L’Argentine est en effet un cas d’école politique et sociale, parce qu’un an et demi après la dévaluation du peso et les insurrections qui ont renversé quatre gouvernements l’un après l’autre, on pouvait s’attendre à un chaos délirant. Et il n’y a pas eu de chaos. Certes, la misère, qui existait bien avant les évènements, est toujours là, mais alors qu’on faisait semblant de ne pas la voir, maintenant, on la regarde, et ça fait une grande différence. Car si le chaos n’a pas eu lieu c’est parce que le tissus social a tenu grâce aux réseaux de solidarité et à des expériences extrêmement intéressantes. Il y a maintenant une multitude d’organisations populaires diverses et variées, de terres occupées, et des centaines et des centaines d’usines qui se gèrent elles-mêmes. Non seulement de petits ateliers artisanaux, mais aussi de très grandes usines, une compagnie aérienne et même un très grand hôtel de Buenos-Aires fonctionnent en autogestion.
Et ces entreprises ont réussi le tour de force de faire des bénéfices. Pourquoi ? Parce qu’au moment de la dévaluation leurs productions se sont substituées aux importations, de sorte que c’est celles qui produisent à l’intérieur de l’Argentine qui font des affaires, au point que leurs bénéfices surprennent leurs anciens patrons : ils les avaient abandonnées à cause de la crise !
Or tout ceci paraît invisible tant aux politiciens, même de gauche, qu’aux universitaires et à la plupart des journalistes. Mais pas aux banquiers qui, eux, voyant un mouvement d’envergure, offrent à ces protagonistes sociaux des mini-prêts, ils tentent ainsi de participer au mouvement avec l’espoir de le rendre réversible (s’ils les font tomber dans le panneau). La question qui se pose en cette période d’élections en Argentine concerne le rapport possible entre ces mouvements sociaux et le pouvoir central, le pouvoir représentatif et les élections.
On pourrait penser que l’exemple de Lula au Brésil est la solution. Tel n’est pas du tout le choix des Argentins. Ils se sont absolument détournés de toute issue politique classique, et des élections représentatives. Menem, le candidat du plan d’austérité, du diktat du FMI et de l’armée dans la rue pour réprimer tout mouvement populaire, se retire et Kirchner, un ancien proche des Montoneros, la gauche péroniste, rassemble les démocrates.

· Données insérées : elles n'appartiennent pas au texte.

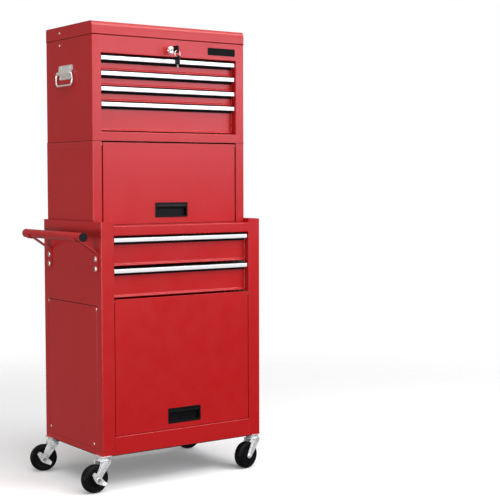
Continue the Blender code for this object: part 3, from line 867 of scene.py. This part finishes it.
def handle_bolts():
    """Two bolts with washers through the foot of each handle bracket."""
    for tag in ("front", "rear"):
        low, high = mm_box(f"handle_bracket_{tag}")
        y = (low.y + high.y) / 2
        face = high.x - 2.4
        for level, z in BOLT_LEVELS:
            name = f"{tag}_{level}"
            profile = [(face, WASHER), (face - 0.8, WASHER), (face - 1.0, WASHER - 0.4)]
            washer = turned(profile, 0, (y, z), 28)
            make(f"handle_washer_{name}", [washer], ZINC, "lower_cabinet", bevel=0)
            cross_head(f"handle_bolt_{name}", -1, face - 1.0, y, z, BOLT_HEAD, "lower_cabinet", CHROME)


def stay_rivets():
    """Rivet heads on the outside, where the lid stays are fixed to the lid and the chest."""
    low, high = mm_box("top_lid")
    for tag, side in SIDES:
        face = high.x if side > 0 else low.x
        for body, joint in (("top_chest", f"stay_lower_{tag}_pivot"), ("lid", f"stay_upper_{tag}_pivot")):
            pivot = joint_point(joint)
            head = dome(0, side, face, (pivot.y, pivot.z), 3.2, 1.4)
            make(f"stay_rivet_{tag}_{body}", [head], CHROME, body, bevel=0)


panel_screws()
handle_bolts()
stay_rivets()


# ---------------------------------------------------------------- badge, lock and keys

# Corners of the badge as x and z, and the radius of the keys' split ring.
BADGE_LOW = (121.5, 1174.8)
BADGE_HIGH = (213.5, 1195.2)
RING_RADIUS = 8.4


def badge():
    """A plain black plate at the right end of the top rail."""
    face = mm_box("top_body")[0].y
    plate = prism(rounded(BADGE_LOW, BADGE_HIGH, 1.2), 1, face - 1.0, face - 0.02)
    make("badge_plate", [plate], DARK, "top_chest", bevel=0.3)


def lock_face():
    """Bright collar around the turning barrel."""
    centre = joint_point("lock_turn")
    front = centre.y
    collar = [(front - 0.1, 10.5), (front - 1.6, 10.2), (front - 3.4, 8.8), (front - 4.4, 7.4)]
    collar += [(front - 4.4, 5.6), (front - 3.2, 5.2), (front - 0.1, 5.2), (front - 0.1, 10.5)]
    make("lock_collar", [turned(collar, 1, (0, centre.z), 40)], CHROME, "top_chest", bevel=0)


def bow(low, high, hole, half):
    """The moulded head of a key, with a hole for the split ring."""
    head = rounded(low, high, 5.5, 7)
    last = len(head) - 1
    rim = arc(hole, 2.3, 0, 360 * last / len(head), last)
    return ring_prism(head, rim, 0, -half, half)


def keys():
    """A key in the lock, and a spare that hangs from a split ring through the first one's head."""
    low, high = mm_box("key")
    z = joint_point("lock_turn").z
    hole_y, hole_z = low.y + 5, z - 4
    head = bow((low.y, z - 10), (low.y + 24, z + 10), (hole_y, hole_z), 2.2)
    make("key_bow", [head], PLASTIC, "lock", bevel=0.5, node="key")
    blade = block((-0.8, 0.8), (low.y + 23, high.y), (z - 3.4, z + 3.4))
    make("key_blade", [blade], BLADE, "lock", bevel=0.25)
    ring_z = hole_z - RING_RADIUS
    loop = []
    for i in range(36):
        a = 2 * math.pi * i / 36
        loop.append((RING_RADIUS * math.sin(a), hole_y, ring_z + RING_RADIUS * math.cos(a)))
    make("key_ring", [swept(loop, 0.95, 10, closed=True)], CHROME, "lock", bevel=0)
    top = ring_z - RING_RADIUS
    head = bow((hole_y - 10.5, top - 21), (hole_y + 10.5, top + 3.6), (hole_y, top), 2.0)
    make("spare_bow", [head], PLASTIC, "lock", bevel=0.5)
    edge = [(hole_y - 3.4, top - 18), (hole_y + 3.4, top - 18), (hole_y + 3.4, top - 32)]
    edge += [(hole_y, top - 34.6), (hole_y - 1.4, top - 33), (hole_y - 2.0, top - 30)]
    edge += [(hole_y - 3.4, top - 28.5), (hole_y - 2.2, top - 26), (hole_y - 3.4, top - 23.5)]
    make("spare_blade", [prism(edge, 0, -0.8, 0.8)], BLADE, "lock", bevel=0.2)


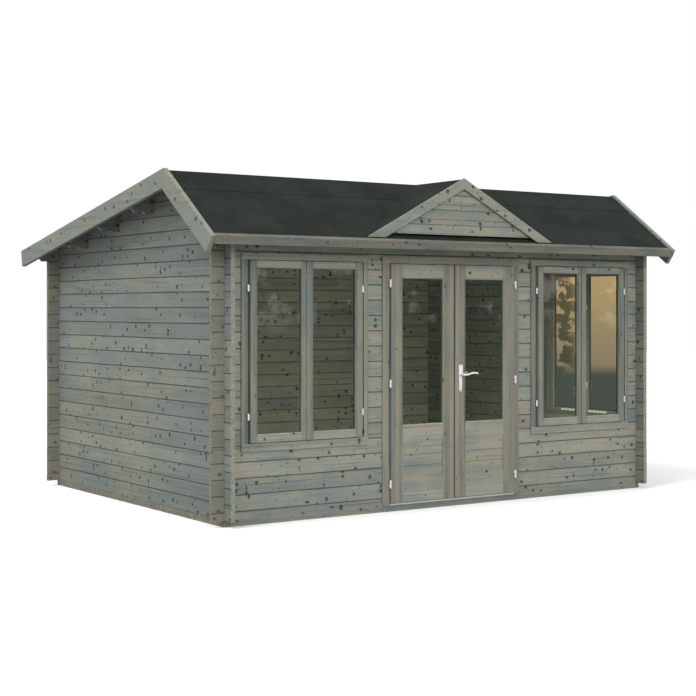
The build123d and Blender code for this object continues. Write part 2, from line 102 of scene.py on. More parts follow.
def startMaterial(name):
    material = bpy.data.materials.new(name)
    material.use_nodes = True
    tree = material.node_tree
    tree.nodes.clear()
    output = addNode(tree, "ShaderNodeOutputMaterial")
    return material, tree, output


def dress(nodeNames, material):
    for name in nodeNames:
        slots = nodes[name].data.materials
        slots.clear()
        slots.append(material)


# stained timber: u runs along the grain, v through the thickness, w across the face

timber = {
    "cool": "#79817d",
    "green": "#82867b",
    "warm": "#8d8879",
    "grain": "#4c5149",
    "knot": "#262b27",
    "halo": "#5c6158",
    "logHeight": 0.114,
    "boardShift": 37.0,          # slides the pattern along from board to board
    "knotBend": 0.007,           # how far the grain steps aside round a knot
    "knotDepth": 0.86,
    "haloDepth": 0.40,
    "jointEdge": (0.007, 0.002),
    "grainRelief": 0.8,
    "knotRelief": 0.5,
    "bumpStrength": 0.25,
    "bumpDistance": 0.002,
    "roughness": 0.78,
    "specular": 0.3,
}
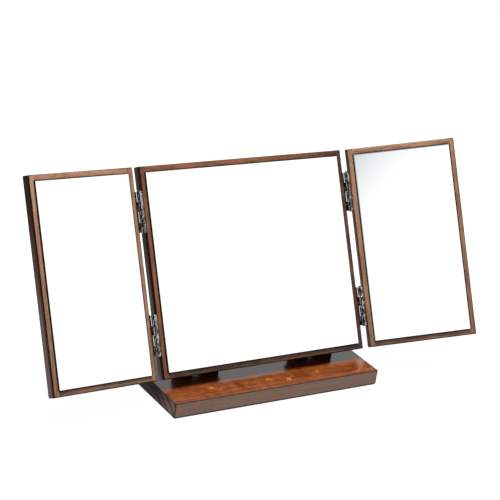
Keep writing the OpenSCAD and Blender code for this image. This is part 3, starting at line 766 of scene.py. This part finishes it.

Mais ni la rue, ni les journaux argentins ne font référence à Lula, ils préfèrent rappeler ce qui s’est passé il y a un an en France en disant : « Menem-Kirchner c’est Le Pen-Chirac... » Ce qui est présenté comme un signe de dérision envers ce qu’est devenu le politique, des pantalonnades sans intérêt à côté de ce qui se passe dans la société argentine. Car si les Argentins arrivaient à crééer des rapports sociaux, économiques et financiers féconds, et à déjouer les ruses des banquiers, ce serait la plus belle chose qui puisse arriver ici-bas. Les grands médias friqués sont de plus en plus à côté de leurs pompes en ces temps de grandes incertitudes, que d’ailleurs ils cultivent.